In other words, Intel’s Gen11 GPU should be roughly on par with the Radeon Vega 8 GPU featured in AMD’s Ryzen 5 2500U processor.
We’ll likely see Gen11 graphics make their debut with Intel’s upcoming 10nm chips based on Sunny Cove architecture in the second half of 2019.
I am sure the 64 execution units will be limited to the high end processors, like 35w and 65w quad cores. Expect the celeron and pentium to have 8-12 execution units
Speaking of Tower PCs, I doubt it. Anyone who has $500 for i7 could spent $50 for GT1030. Speaking of Celeron users, they need it much more, because they buy cheapest solution and don’t have spare dollars to spend for dedicated GPU.

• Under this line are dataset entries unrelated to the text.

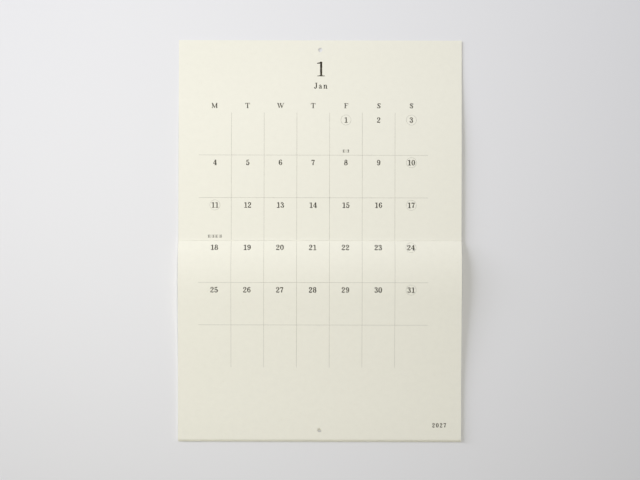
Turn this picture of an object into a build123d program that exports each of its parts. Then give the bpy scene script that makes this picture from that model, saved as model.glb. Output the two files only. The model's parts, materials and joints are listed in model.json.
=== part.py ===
"""Stapled wall calendar, hung open at its first month. Millimetres.

The calendar is a booklet of folded sheets. Its front cover is turned up and hangs from a hole near its
top edge, and the pages and the back cover hang down from the fold, which runs left to right.

Frame: the origin is the centre of the hanging hole, on the wall side of the paper. +X is to the right,
+Z is up, the wall is the plane y = 0 and the calendar faces -Y. A depth is a distance out from the wall.
"""

import os

from build123d import *

# The sheets
sheet_width = 297.0  # left to right
leaf_height = 210.0  # from the fold to the far edge of a leaf
cover_thickness = 0.25  # the outer sheet

# The two holes, one in the raised cover and one in everything that hangs below the fold
hole_radius = 2.25
hole_from_edge = 10.0  # from a leaf's far edge to its hole's centre

# The raised cover, flat behind the hook and then pushed off the wall by the stapled spine
flat_at_hook = 30.0  # from the top edge down to where the cover starts to leave the wall
settled_at = 136.0  # from the top edge down to where it has reached the spine's depth
spine_depth = 3.0  # from the wall to the back of the raised cover at the fold

# The pages, which billow out below the fold and come back to the wall
billow_slope = 0.36  # how far the first page comes forward for each millimetre just below the fold
billow_at = 37.0  # from the fold down to the fullest point
billow_depth = 10.0  # from the wall to the first page there
billow_half_at = 83.0  # from the fold down to where the first page is half-way back
billow_back_slope = 0.09  # how fast the first page falls back there
slack_until = 165.0  # from the fold down to where the pages lie flat again
stack_depth = 2.2  # from the wall to the first page where they lie flat
spine_round = 1.2  # the back of the nested folds
crease_round = 0.3  # the front of the nested folds

# The staples
wire_diameter = 0.5
crown_length = 12.0
leg_length = 3.6  # from the middle of the crown's wire to the middle of the clinched wire
clinch_length = 4.6  # how far a leg's end is bent in along the fold
wire_bend = 0.6  # radius of the wire's bends, at its middle
staple_spacing = 150.0
crown_bite = 0.1  # how far the crown presses into the folded edge

# Clearances
fold_gap = 0.3  # between two bodies along a fold
leaf_gap = 0.3  # between the pages and the back cover
crease_gap = 0.3  # from the raised cover's face out to the line that it turns about
wire_gap = 0.05  # around a staple in its slot

# Places worked out from the sizes
top_edge = hole_from_edge
fold_line = top_edge - leaf_height
foot_edge = fold_line - leaf_height
foot_hole = foot_edge + hole_from_edge
cover_foot = fold_line + fold_gap / 2
pages_top = fold_line - fold_gap / 2
cover_face = spine_depth + cover_thickness
pages_back = cover_thickness + leaf_gap
crown_height = pages_top + wire_diameter / 2 - crown_bite
staple_depth = (pages_back + cover_face) / 2


def raised_cover_side(wall_depth):
    """One face of the raised cover, seen end on: flat at the hook, eased out, then flat to the fold."""
    hook = Line((-wall_depth, top_edge), (-wall_depth, top_edge - flat_at_hook))
    settled = (-wall_depth - spine_depth, top_edge - settled_at)
    Spline(hook @ 1, settled, tangents=[(0, -1), (0, -1)])
    return Line(settled, (settled[0], cover_foot))


def bent_wire(centre_x, radius, spare):
    """A closed staple: a crown along the fold, two legs down and two ends clinched towards each other.

    spare lengthens both ends, so that the same shape can cut the slot that the staple sits in.
    """
    half_crown = crown_length / 2
    clinch_height = crown_height - leg_length
    tip = half_crown - clinch_length - spare
    with BuildPart() as wire:
        with BuildLine(Plane.XZ.offset(staple_depth)) as bends:
            FilletPolyline(
                (centre_x - tip, clinch_height),
                (centre_x - half_crown, clinch_height),
                (centre_x - half_crown, crown_height),
                (centre_x + half_crown, crown_height),
                (centre_x + half_crown, clinch_height),
                (centre_x + tip, clinch_height),
                radius=wire_bend,
            )
        with BuildSketch(Plane(origin=bends.wire() @ 0, z_dir=bends.wire() % 0)):
            Circle(radius)
        sweep(path=bends.wire())
    return wire.part


# The staples, and the slots that they leave in the pages
staple_places = {"staple_left": -staple_spacing / 2, "staple_right": staple_spacing / 2}
staples = {}
slots = []
for staple_name, staple_x in staple_places.items():
    staples[staple_name] = bent_wire(staple_x, wire_diameter / 2, 0)
    slots.append(bent_wire(staple_x, wire_diameter / 2 + wire_gap, wire_gap))

# The front half of the outer sheet, turned up
with BuildPart() as front_cover:
    with BuildSketch(Plane.YZ):
        with BuildLine():
            back = raised_cover_side(0)
            face = raised_cover_side(cover_thickness)
            Line(back @ 1, face @ 1)
            Line((0, top_edge), (-cover_thickness, top_edge))
        make_face()
    extrude(amount=sheet_width / 2, both=True)
    with BuildSketch(Plane.XZ):
        Circle(hole_radius)
    extrude(amount=cover_face, both=True, mode=Mode.SUBTRACT)

# The inner sheets: one block, rounded over the nested folds, full below them and thin at the foot
with BuildPart() as page_block:
    with BuildSketch(Plane.YZ):
        with BuildLine():
            crease = (-cover_face, pages_top)
            flat_again = (-stack_depth, fold_line - slack_until)
            Spline(
                crease,
                (-billow_depth, fold_line - billow_at),
                (-(billow_depth + stack_depth) / 2, fold_line - billow_half_at),
                flat_again,
                tangents=[(-billow_slope, -1), (0, -1), (billow_back_slope, -1), (0, -1)],
            )
            Polyline(
                flat_again,
                (-stack_depth, foot_edge),
                (-pages_back, foot_edge),
                (-pages_back, pages_top),
                crease,
            )
        make_face()
    extrude(amount=sheet_width / 2, both=True)
    folded_edges = page_block.edges().filter_by(Axis.X).group_by(Axis.Z)[-1].sort_by(Axis.Y)
    fillet(folded_edges[-1], spine_round)
    front_edge = page_block.edges().filter_by(Axis.X).group_by(Axis.Z)[-1].sort_by(Axis.Y)[0]
    fillet(front_edge, crease_round)
    with BuildSketch(Plane.XZ):
        with Locations((0, foot_hole)):
            Circle(hole_radius)
    extrude(amount=billow_depth, mode=Mode.SUBTRACT)
    for slot in slots:
        add(slot, mode=Mode.SUBTRACT)

# The back half of the outer sheet, behind the pages
with BuildPart() as back_cover:
    with BuildSketch(Plane.XZ):
        with Locations((0, (pages_top + foot_edge) / 2)):
            Rectangle(sheet_width, pages_top - foot_edge)
        with Locations((0, foot_hole)):
            Circle(hole_radius, mode=Mode.SUBTRACT)
    extrude(amount=cover_thickness)

nodes = {
    "front_cover": front_cover.part,
    "page_block": page_block.part,
    "back_cover": back_cover.part,
    **staples,
}
os.makedirs("parts", exist_ok=True)
for node_name, node in nodes.items():
    node.label = node_name
    export_step(node, f"parts/{node_name}.step")

# The two lines that the covers turn about, both along X
print("front cover fold, y and z:", -(cover_face + crease_gap), fold_line)
print("back cover fold, y and z:", -cover_thickness / 2, fold_line)
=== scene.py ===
# %% [markdown]
# # A stapled wall calendar
#
# The calendar is a booklet: one outer sheet and six inner sheets, each folded once and nested, held by
# two wire staples through the fold. It hangs open at its first month. The front half of the outer sheet
# is turned up and carries the hanging hole. The rest hangs below the fold, billows off the wall and comes
# back to it at the foot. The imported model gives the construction, and this file gives it real paper.

# %% Load the frame
import json
import math

import bpy
import numpy as np
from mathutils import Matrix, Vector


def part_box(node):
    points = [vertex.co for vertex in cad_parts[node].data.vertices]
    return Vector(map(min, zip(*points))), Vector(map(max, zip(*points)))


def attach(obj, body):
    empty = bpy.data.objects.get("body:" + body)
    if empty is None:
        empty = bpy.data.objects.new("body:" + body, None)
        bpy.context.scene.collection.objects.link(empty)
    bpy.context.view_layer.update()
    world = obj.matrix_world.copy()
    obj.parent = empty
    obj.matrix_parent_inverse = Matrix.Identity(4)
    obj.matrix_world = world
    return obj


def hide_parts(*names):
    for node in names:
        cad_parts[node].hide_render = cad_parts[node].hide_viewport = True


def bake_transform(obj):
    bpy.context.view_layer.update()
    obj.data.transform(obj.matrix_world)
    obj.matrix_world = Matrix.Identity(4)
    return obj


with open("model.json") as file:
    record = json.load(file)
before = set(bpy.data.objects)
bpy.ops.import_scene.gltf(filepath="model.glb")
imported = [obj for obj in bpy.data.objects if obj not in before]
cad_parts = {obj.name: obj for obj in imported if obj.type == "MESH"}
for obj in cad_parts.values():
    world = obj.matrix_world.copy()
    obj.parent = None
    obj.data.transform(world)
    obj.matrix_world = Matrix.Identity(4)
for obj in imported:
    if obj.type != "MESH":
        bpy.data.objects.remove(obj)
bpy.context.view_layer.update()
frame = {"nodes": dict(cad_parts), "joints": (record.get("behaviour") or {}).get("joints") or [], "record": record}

# %% [markdown]
# ## Sizes
#
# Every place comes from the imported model, so the paper lies where the solids are. Blender works in
# metres here, and `MM` keeps small sizes readable.

# %% Sizes from the frame
MM = 0.001
joints = {joint["name"]: joint for joint in frame["joints"]}
mounts = {mount["name"]: mount for mount in frame["record"]["mounts"]}
cover_low, cover_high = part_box("front_cover")
pages_low, pages_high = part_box("page_block")

half_width = cover_high.x
top_z = cover_high.z
fold_z = joints["front_cover_fold"]["pos_m"][2]
foot_z = pages_low.z
pages_top = pages_high.z
cover_face = -cover_low.y
leaf_length = pages_top - foot_z
hole_radius = mounts["hanging_hole"]["dims"]["r_mm"] * MM
hole_inset = mounts["foot_hole"]["pos_m"][2] - foot_z
print(f"sheet {2 * half_width / MM:.1f} mm wide, fold at z = {fold_z / MM:.1f} mm")

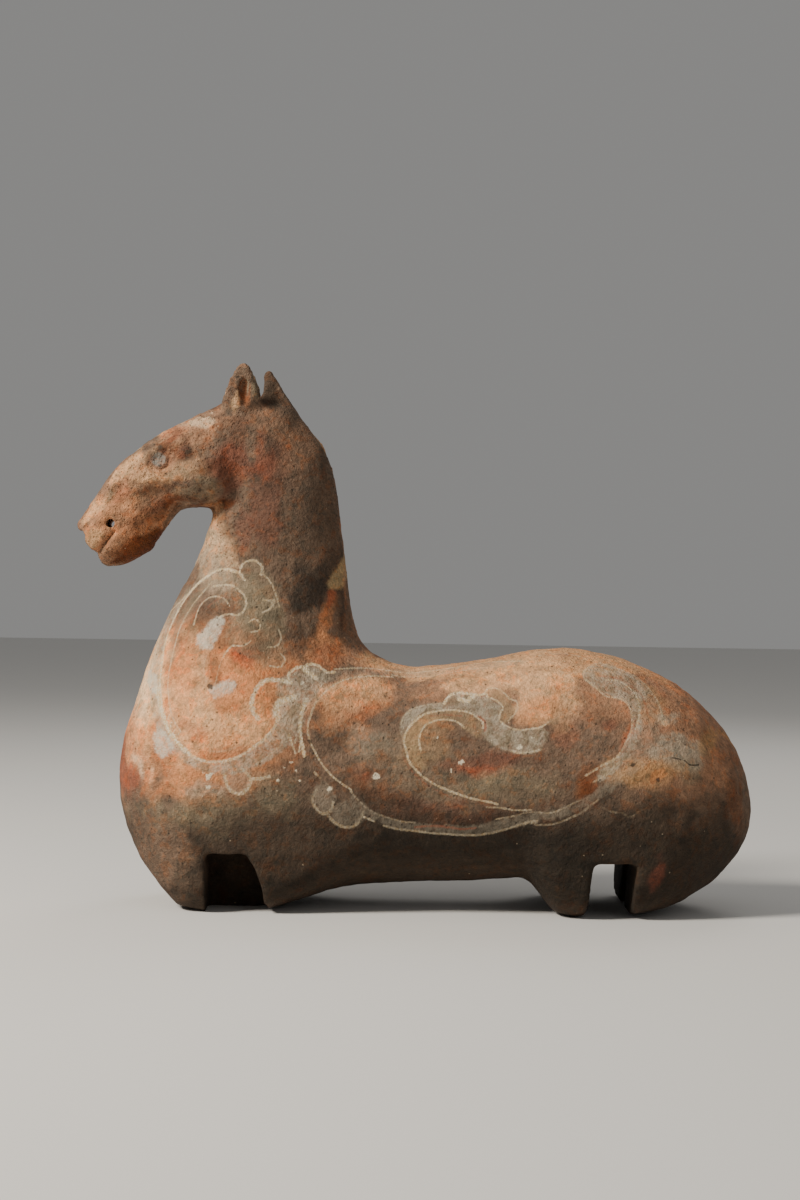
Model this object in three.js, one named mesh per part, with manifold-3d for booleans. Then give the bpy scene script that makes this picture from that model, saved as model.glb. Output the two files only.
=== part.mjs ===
// A terracotta horse figure that faces -X and rests on the stubs of its four legs.
// It is one fired-clay body: head, neck, trunk and stubs. The wooden legs it once had are missing,
// and the sockets that took them are open at the sides and below.
import * as THREE from "three";
import { mergeVertices } from "three/addons/utils/BufferGeometryUtils.js";
import Module from "manifold-3d";

// Driving sizes, in millimetres.
const LENGTH = 602; // nose to rump
const WIDTH = 192; // across the haunches
const FRONT_SOCKET_TOP = 35; // along the body, at the roof of the socket
const FRONT_SOCKET_MOUTH = 53; // along the body, at the foot of the socket
const FRONT_SOCKET_HEIGHT = 52; // above the line the figure is drawn from
const FRONT_SOCKET_WALL = 14; // clay between a front socket and the gap between the forelegs
const HIND_SOCKET_WIDTH = 38;
const HIND_SOCKET_HEIGHT = 44;
const HIND_SOCKET_LEAN = 5; // how far the foot of the socket stands ahead of its roof
const FORELEG_GAP = 28;
const FORELEG_GAP_HEIGHT = 33;
const HINDLEG_GAP = 40;
const HINDLEG_GAP_HEIGHT = 40;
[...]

And for Office use, it’s not important how much cores iGPU has, more important it could play 4k videos encoded with HEVC/H265/10 bit or more/or-any-other-latest-fashioned-videocodec-up-here.
Meanwhile, the Ryzen 7 2700U which is hamstrung by GloFo’s 14nm process gets 1.7 GFLOPS. Putting two and two together, it is logical to assume that next-gen Zen 2 APUs with Navi on TSMC 7nm will be in the 2-4 GFLOPS range. This was just a long overdue upgrade for Intel’s current aging iGPU architecture. So Intel still is fashionably behind the curve with their iGPUs, again failing to aim ahead of the moving target.
I was about to say “who cares”, but then I realised a great a number of devices; MacBooks, MacBook Pros, Tablets, Ultrabooks, Business laptops, Office PCs, and Intel NUC’s actually depend on the performance of these iGPU’s.
You cannot add a dGPU to them, and an eGPU solution seems to be the last thing Microsoft, Intel, and the OEMs care about in 2016-2019. Maybe in 2020 the PS5/Xbox V might help stir this up?
Brad Sams’ at Thurrott.com recently revealed a credible rumor that the next Surface Laptop will feature an AMD processor which further cements the underpinnings of a fundamental shift. A stagnant Intel leaves a market ripe for change across all product form factors.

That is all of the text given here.